NHS DENTISTRY is collapsing and complaints from patients who cannot find a dentist are rising, the British Dental Association said yesterday.

Latest figures show the exodus of patients from the NHS is accelerating as dentists turn away non-paying patients. The number of adults registered with an NHS dentist fell by 2.6 million in the year to last December, a drop of 11.6 per cent.

Since 1992, when the Government cut dentists' fees, triggering the rush into the private sector, the number of registered NHS patients has fallen by almost 5 million to 19.7 million, a drop of nearly 20 per cent.

Half of health authorities in England and Wales say that NHS dentists are becoming harder to find, according to a survey published yesterday by the association. One in five of those seeking to fill salaried posts now advertises abroad.

The association, which has warned of the decline of NHS dentistry for many years, said the findings confirmed its worst fears. It said an extra 550 dentists were needed in England and Wales, on top of the existing 20,000, and urged the Government to invest an extra pounds 250m over five years to improve access for patients.

"We don't know whether those who have stopped seeing an NHS dentist are being seen privately or not at all. It is worrying but the Government is not taking it seriously. It is not a priority," the association said.

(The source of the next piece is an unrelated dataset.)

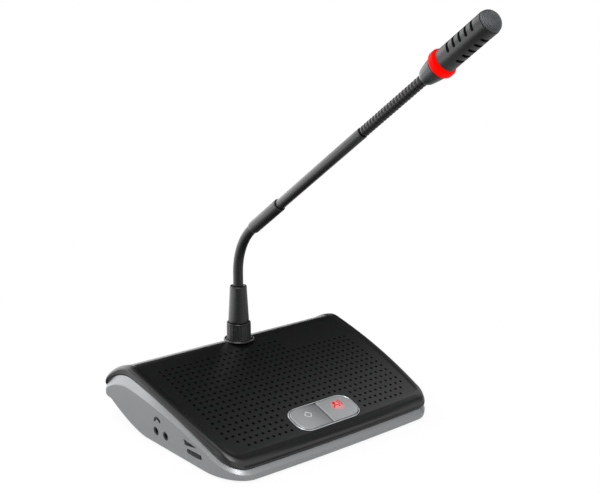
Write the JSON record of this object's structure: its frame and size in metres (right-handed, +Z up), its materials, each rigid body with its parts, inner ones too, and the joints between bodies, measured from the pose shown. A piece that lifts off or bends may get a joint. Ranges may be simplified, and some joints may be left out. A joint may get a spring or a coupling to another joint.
{
  "type": "conference delegate unit",
  "caption": "Low wedge-shaped desk unit with a perforated loudspeaker panel, push buttons, an edge volume wheel and a plug-in gooseneck microphone with a lit ring.",
  "frame": {"origin": "middle of the bounding box's footprint, on the surface that the rubber feet stand on", "axes": "+X to the right of the person who speaks, +Y away from that person to the unit's rear, +Z up; the buttons and the microphone's head face -Y"},
  "size_m": [0.19, 0.2629, 0.2847],
  "materials": {
    "silver_plastic": "silver satin paint on a moulded shell",
    "black_plastic": "satin black moulding",
    "button_plastic": "satin silver grey",
    "bright_trim": "bright plated",
    "red_light": "clear red, lit from inside",
    "socket_plastic": "black moulding",
    "circuit_board": "green solder mask",
    "steel": "plain",
    "cone_paper": "black pressed paper",
    "black_rubber": "satin",
    "black_metal": "glossy black",
    "grey_metal": "glossy dark grey",
    "mesh_metal": "fine woven mesh, dark grey",
    "black_foam": "open-cell foam"
  },
  "bodies": {
    "base": {"bottom_housing": "silver_plastic", "top_cover": "black_plastic", "button_bezel": "bright_trim", "left_switch": "socket_plastic", "right_switch": "socket_plastic", "button_board": "circuit_board", "button_board_screw_left": "steel", "button_board_screw_right": "steel", "speaker_frame": "steel", "speaker_cone": "cone_paper", "speaker_magnet": "steel", "ballast_plate": "steel", "main_board": "circuit_board", "board_screw_front_left": "steel", "board_screw_front_right": "steel", "board_screw_rear_left": "steel", "board_screw_rear_right": "steel", "case_screw_front_left": "steel", "case_screw_front_right": "steel", "case_screw_rear_left": "steel", "case_screw_rear_right": "steel", "rubber_foot_front_left": "black_rubber", "rubber_foot_front_right": "black_rubber", "rubber_foot_rear_left": "black_rubber", "rubber_foot_rear_right": "black_rubber", "headphone_jack": "socket_plastic", "recorder_jack": "socket_plastic", "volume_control": "socket_plastic", "link_socket_in": "socket_plastic", "link_socket_out": "socket_plastic", "mic_socket": "socket_plastic", "stem_escutcheon": "black_metal"},
    "left_button": {"left_button": "button_plastic"},
    "right_button": {"right_button": "button_plastic", "button_lens": "red_light"},
    "volume_wheel": {"volume_wheel": "socket_plastic"},
    "stem": {"stem_plug": "steel", "stem_sleeve": "black_metal"},
    "collar": {"lock_collar": "black_metal"},
    "neck": {"lower_gooseneck": "black_rubber"},
    "arm": {"lower_ferrule": "black_metal", "stem_tube": "black_metal", "upper_gooseneck": "black_rubber"},
    "head": {"head_cone": "grey_metal", "light_ring": "red_light", "head_barrel": "black_metal", "head_foam": "black_foam", "mic_capsule": "steel", "mesh_cap": "mesh_metal"}
  },
  "joints": [
    {"name": "left_button_press", "type": "slide", "parent": "base", "child": "left_button", "axis": [0, 0.3363, -0.9417], "range_m": [0, 0.0009], "stiffness_N_per_m": 800, "springref_m": -0.0006},
    {"name": "right_button_press", "type": "slide", "parent": "base", "child": "right_button", "axis": [0, 0.3363, -0.9417], "range_m": [0, 0.0009], "stiffness_N_per_m": 800, "springref_m": -0.0006},
    {"name": "volume_turn", "type": "hinge", "parent": "base", "child": "volume_wheel", "pos_m": [-0.082, 0.02348, 0.0095], "axis": [0, 0, 1], "range_deg": [-135, 135]},
    {"name": "stem_unplug", "type": "slide", "parent": "base", "child": "stem", "axis": [0, 0, 1], "range_m": [0, 0.018]},
    {"name": "collar_turn", "type": "hinge", "parent": "stem", "child": "collar", "pos_m": [0, 0.09659, 0.0545], "axis": [0, 0, 1], "range_deg": [0, 180]},
    {"name": "neck_swing", "type": "hinge", "parent": "stem", "child": "neck", "pos_m": [0, 0.09659, 0.098], "axis": [0, 0, 1], "range_deg": [-90, 90]},
    {"name": "neck_bend", "type": "hinge", "parent": "neck", "child": "arm", "pos_m": [0, 0.09162, 0.1184], "axis": [1, 0, 0], "range_deg": [-54, 30], "deforming": ["lower_gooseneck"]},
    {"name": "head_bend", "type": "hinge", "parent": "arm", "child": "head", "pos_m": [0, -0.05568, 0.22877], "axis": [1, 0, 0], "range_deg": [-60, 60], "deforming": ["upper_gooseneck"]}
  ]
}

The 75 health authorities who responded to the questionnaire survey said they had received 55,000 calls from patients over a three-month period last summer complaining of difficulty finding a dentist. Half the authorities said the number of complaints had increased, a third reported no change and a sixth said calls had fallen since the previous year. Over half cited travelling distances for patients, which can be up to 50 miles, as a cause of problems.

The decline of NHS dentistry began more than a decade ago and an estimated one in four adult patients is now treated privately. Many dentists refuse to treat new adult patients on the NHS but still accept children. When a new NHS dental practice opened in Truro, Cornwall, last year, some people made a round trip of 100 miles to be put on its register.

The slow death of NHS dentistry has been brought about by rising NHS charges, which have accustomed patients to the idea of paying for dental care. NHS charges now cover 80 per cent of the cost of treatment up to a maximum of pounds 348.

The decline accelerated in 1992, when the Government cut NHS expenses payments. Dentists complained they could not afford to invest in new technology and that a two-tier service was developing between those who did private work and had the latest devices and those who stayed with the NHS and were forced to manage with outdated equipment in run-down surgeries.

The NHS charge for a check-up is pounds 4.76, and pounds 13.12 for a large filling. Typical private charges are pounds 15 for a check-up and pounds 25 to pounds 75 for a filling.

The Department of Health said it was trying to recruit more dentists.